Regression Models – Understanding Left-Hand & Right-Hand Side Nomenclature in Regression

regressionterminology

$$y_i = \beta_{0} + \beta_{1}x_{1i} + \varepsilon_{0i}$$

The language to describe regression models, such as the very simple linear regression specified above often varies and such variations often carry subtle shifts in meanings. For example, the part of the model on the left-hand side of the equation may be termed (among others I am ignorant of) with connotations and denotations in parentheses:

  • Dependent variable (hints at causal dependence)
  • Predicted variable (implies the model forecasts/makes predictions)
  • Response variable (implies causality, or at least temporal sequencing)
  • Outcome variable (implies causality)

The variation in nomenclature is also true on the right-hand side of the equation (same disclaimer that I am an ignoramus about other terms):

  • Independent variable (implies causal priority, hints at experimental design)
  • Predictor variable (implies forecasts, implies that the variable has a non-zero parameter estimate associated with it)

In the course of proposing vetting, or communicating research I have had occasion to not only be called on the use of one term or another, but to subsequently be called on the term I chose to replace it with. While the people calling were of course being pedantic (NB: I am a professional pedant, so I sympathize), because of course we all understood what was being communicated, I still wonder:

Are there commonly used terms for the left-hand and right hand variables in regression models that are agnostic with respect to (a) the external uses of the model, (b) causal relationships between the variables, and (c) aspects of the study designs used to produce the variables themselves?

NB: I am not asking about the important issues of proper modeling and proper interpretation (i.e. I care very much about causality, study design, etc.), but am more interested in a language for talking about such models generally.

(I realize that "left-hand variables" and "right-hand variables" might, I suppose, be construed as a credible answer, but these terms seem clunky… maybe this is a clunky question. 🙂

Best Answer

This is an excellent question. Actually, it is so good that there are no answer to it. To the best of my knowledge, there are no true "agnostic" term for describing Y.

In my experience and readings, I found that the semantic is domain-specific and also model-objective-specific.

Econometricians will use the Dependent variable terms when building a model that is explanatory. They may use the terms Predicted or Fitted or Estimated variable when they are building a forecasting model that is more focused on accurate estimation/prediction than on theoretical explanatory power.

The Big Data/Deep Learning crowd uses a completely different language. And, they will typically use the terms Response variable or Target variable. Their models are such black boxes that they typically do not attempt to explain a phenomenon as rather to predict it and estimate it accurately. But, somehow they wouldn't be caught using the term Predicted. They far prefer the terms Response or Target.

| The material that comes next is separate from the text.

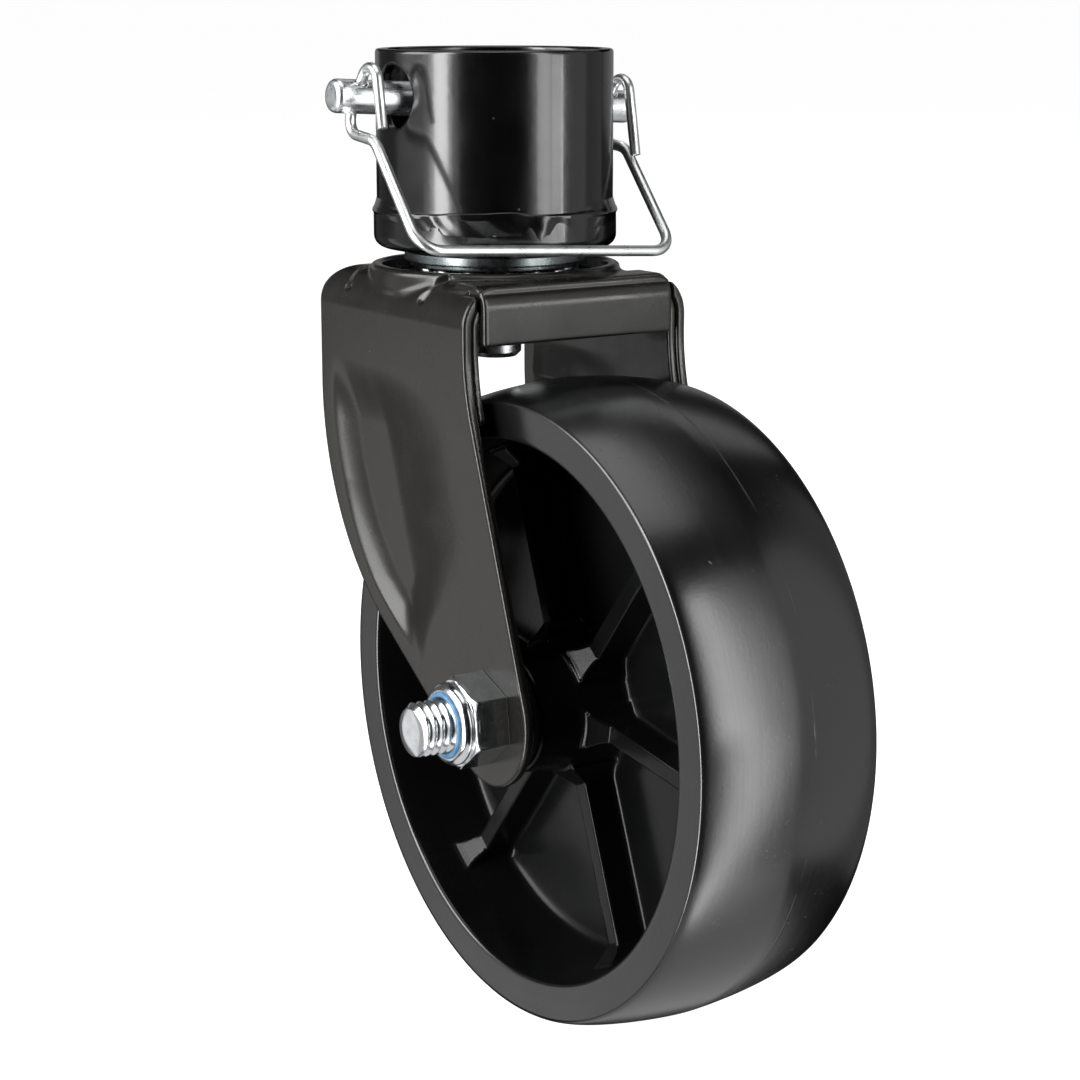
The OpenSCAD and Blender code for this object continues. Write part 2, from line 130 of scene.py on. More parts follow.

I am less familiar with the term Outcome variable. It may be prevalent in other areas I am less exposed to such as social sciences including psychology, medicine, clinical trials, epidemiology.

In view of the above, I could not provide you with any "agnostic" semantic for describing Y. Instead, I provided a bit of information on what semantic to use when catering to different audience and also reflecting the objective of your model. In summary, I don't think anyone gets hurt if you talk about Dependent variable with econometricians and Response or Target variable with Deep Learning types. Hopefully, you can separate those crowds apart otherwise you could have a verbal food fight on your hand.